In English we normally say that someone is a kiss ass, or a suck-up or someone is brown-nosing.
6. 炒鱿鱼/ chǎoyóuyú
Direct English Translation: Squid Fried
Explanation: If you’re at work and your boss suddenly come to you table and tells you nǐ bèi chǎoyóuyúle. Don’t think yay he’s belanja-ing me fried quid today, he’s actually firing you.
This expression has another origin story. A long time ago, labourers had to leave their hometowns and go to the city to work.
They usually packed a simple bamboo mat to sleep on. So, when they get fired, they would roll their bamboo mats up and go home.
The bamboo mats when rolled up look like fried squid, hence why getting fired is related to fried squid.
7. 吃醋 / chī cù
Direct English Translation: Eat Vinegar
Explanation: So, you’re with your girlfriend when suddenly, a gorgeous woman passes by and you can’t help but look. Then your girlfriend will chī cù.
Still don’t know what it means? It means jealous la! So don’t be 250!
8. 种草莓 / zhǒng cǎoméi
Direct English Translation: Plant Strawberries
Explanation: So, if you and your boyfriend are starting to do the deed and he asks you if he can plant strawberries, it doesn’t mean that he wants to literally go plant strawberries in your backyard.
It means he wants to give you hickeys. I think it’s called that because hickeys are reddish and so are strawberries.
9. 有钱就是任性/ yǒu qián jiù shì rèn xìng
Direct English Translation: Got cash, can do what I want.
Explanation: This idiom actually came from a real event that transpired in 2012, when a rich man who was scammed by a pharmaceutical company and decided to go along with the charade after discovering it was a scam just to see how much money they could take from him.

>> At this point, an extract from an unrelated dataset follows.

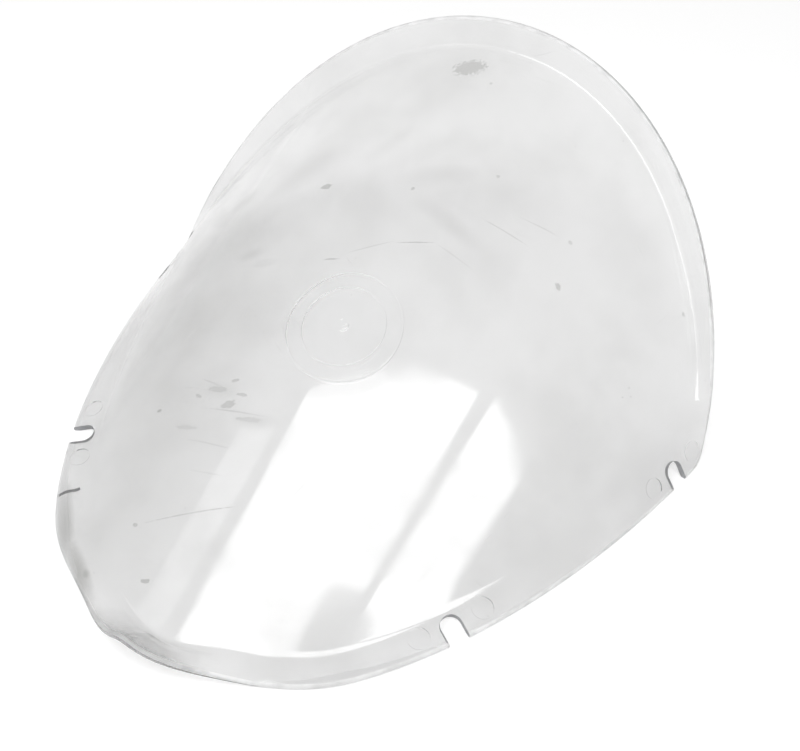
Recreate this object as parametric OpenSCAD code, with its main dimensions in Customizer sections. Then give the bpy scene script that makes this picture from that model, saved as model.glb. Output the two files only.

He was so rich that it didn’t matter. He has the money, so he could do whatever he wanted.
10. 缘木求鱼 / yuánmùqiúyú
Direct English Translation: Climbing a tree to catch fish
Explanation: This actually just means lost cause. If you want to catch a fish, you’d normally go to the sea or the river, but would you climb a tree?
It’s like you are climbing a tree and looking for the fish but you will never find it. You can climb 1000 trees but still won’t find fish on them. Get it? If not, then trying to explain this to you is like climbing a tree to catch fish.